If you want help building the attribution framework and pipeline reporting that makes these conversations possible, that is exactly what we build for B2B companies.
FAQ
What tools do you need to measure B2B marketing ROI?
The minimum stack: Google Analytics 4 for website traffic and behaviour, a CRM with lead source fields (HubSpot or Salesforce), consistent UTM parameters on all links, and a reporting tool (HubSpot reporting, Looker Studio, or even a well-structured spreadsheet). Advanced stacks add multi-touch attribution tools like Triple Whale or Dreamdata. Start simple — the discipline of consistent tagging and CRM hygiene matters more than the sophistication of the tool.
How do you measure the ROI of content marketing?

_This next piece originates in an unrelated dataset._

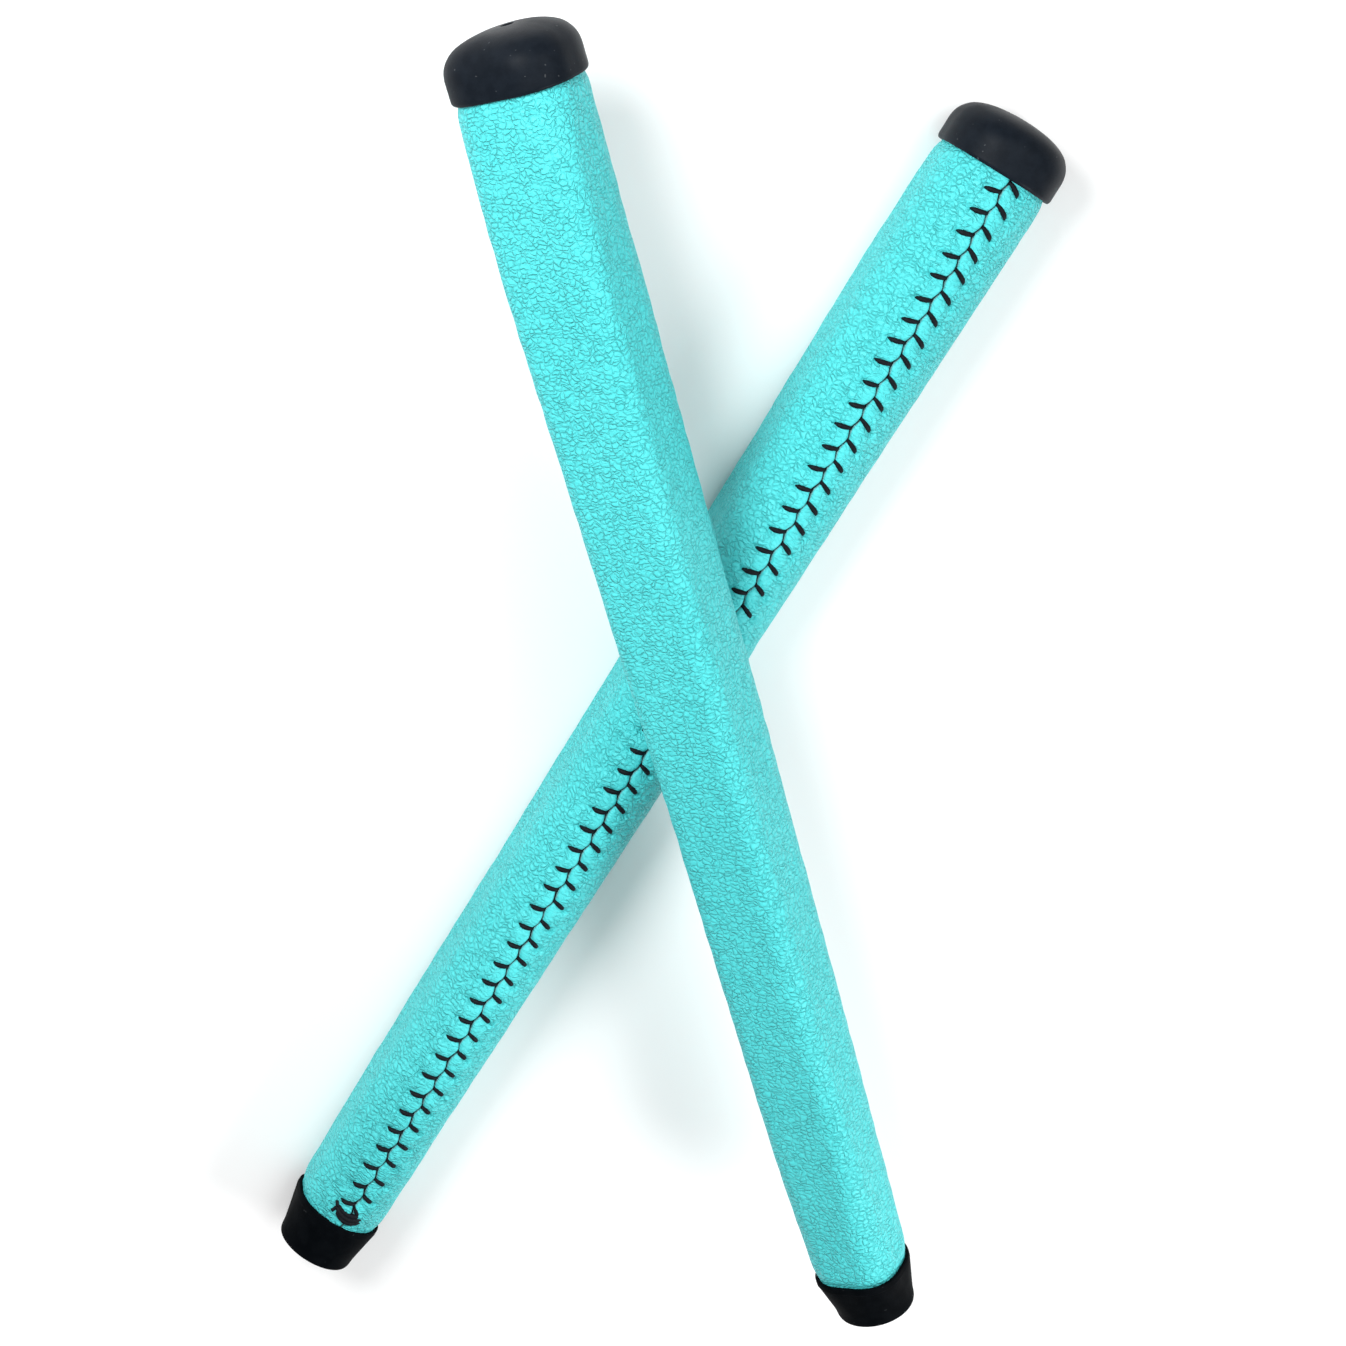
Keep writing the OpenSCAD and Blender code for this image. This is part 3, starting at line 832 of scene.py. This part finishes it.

Track organic sessions from content, MQLs sourced from organic (via first-touch attribution in your CRM), and pipeline generated by organic-sourced contacts. Divide marketing cost (content creation + SEO tools + agency fees) by pipeline generated to get cost per pipeline euro from content. Compare this CAC to your paid channels. Most B2B companies find organic content has a lower CAC than paid within 12–18 months, but requires patience to reach that point.
Is brand awareness measurable in B2B?
Yes, indirectly. Branded search volume (people searching your company name) is the clearest proxy for brand awareness and grows as brand investment works. Direct traffic volume and share of direct sessions in your analytics also reflect brand recognition. NPS scores and "how did you hear about us?" survey responses from new customers provide qualitative confirmation. None of these are perfect metrics, but together they give a directional signal that brand investment is working.
What is a good LTV:CAC ratio for B2B?
The benchmark for a healthy B2B SaaS or service business is an LTV:CAC ratio of 3:1 or higher. Below 3:1, you are spending too much to acquire customers relative to what they are worth. Above 5:1 can indicate under-investment in growth — you may be leaving pipeline on the table. CAC payback period under 12 months is a common target for growth-stage B2B companies.